Notice what’s missing: grand promises. Trust comes from operational evidence, not confidence.
A Practical Way to Make This Repeatable
If you want this to work consistently, treat trust like a system with inputs and outputs.
Inputs (what you control):
- Detection speed and alert quality (noise destroys credibility).
- Decision hygiene (clear incident commander, roles, comms owner).
- Communication cadence (scheduled updates reduce anxiety).
- Postmortem quality (action items tied to owners and deadlines).
- Verification (prove fixes via tests, game days, or fault injection).
Outputs (what others experience):
- Time to acknowledgement (TTA).
- Time to mitigation (TTM).
- Clarity of impact (customer can explain the incident in one sentence).
- Repeat rate (do similar incidents recur within 90 days?).
- Trust recovery curve (support tickets sentiment, churn risk, renewal friction).

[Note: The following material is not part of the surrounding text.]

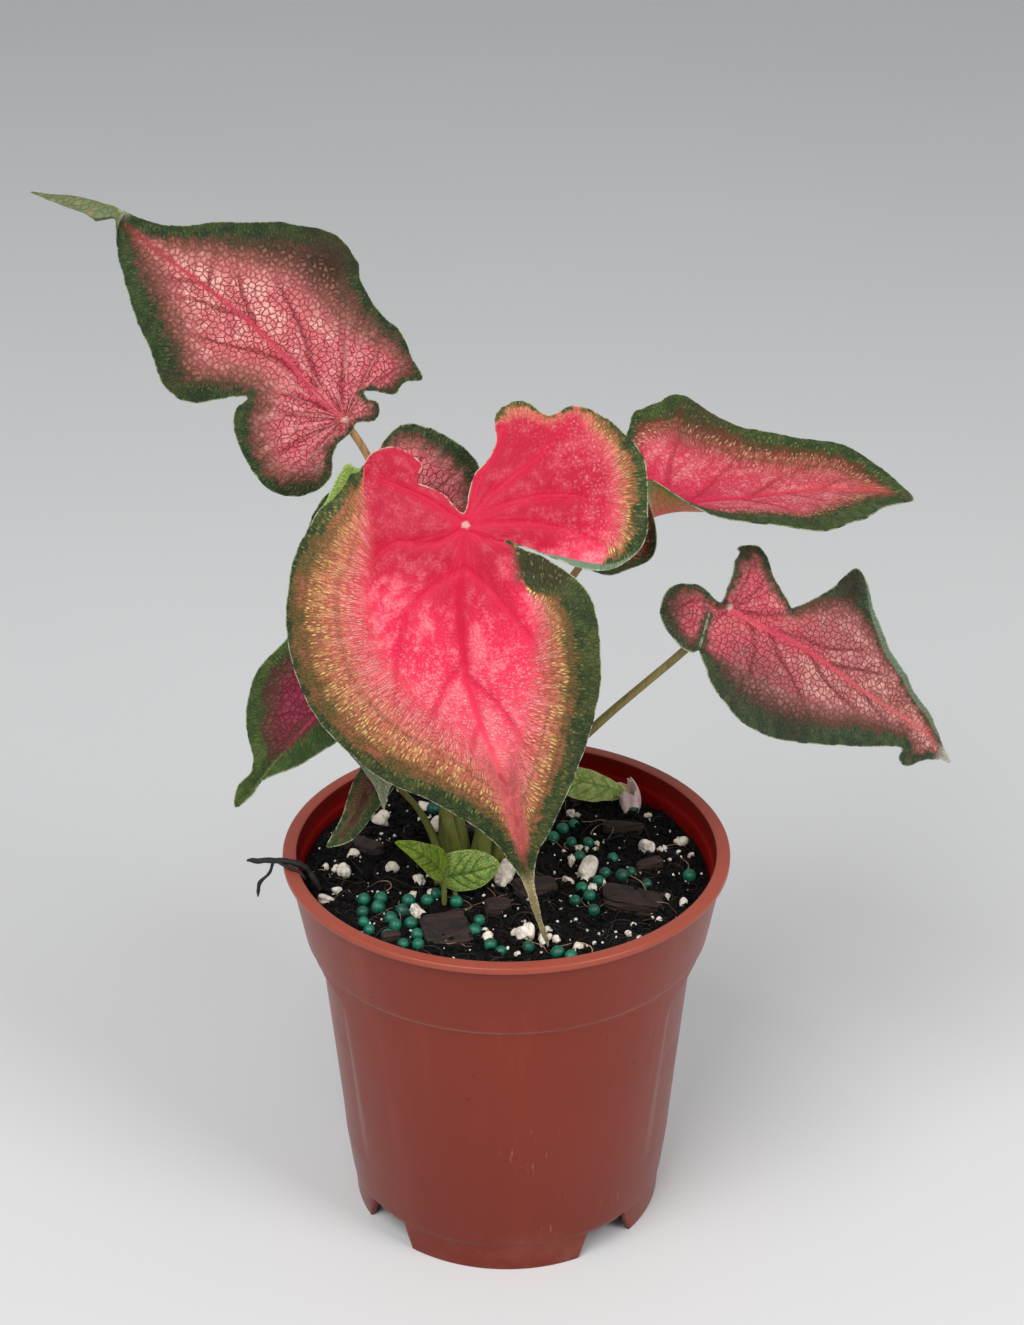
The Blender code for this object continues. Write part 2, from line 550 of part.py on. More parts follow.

Once you measure outputs, you can improve inputs without pretending the world is stable.
Conclusion
Systems will fail—more often than teams want to admit—because complexity is the price of modern software. The teams that win long-term are not the ones with perfect uptime; they’re the ones whose incident behavior is predictable, transparent, and relentlessly learning-driven. If you treat trust as an engineering output, you stop chasing reputation with words and start earning it with operational proof.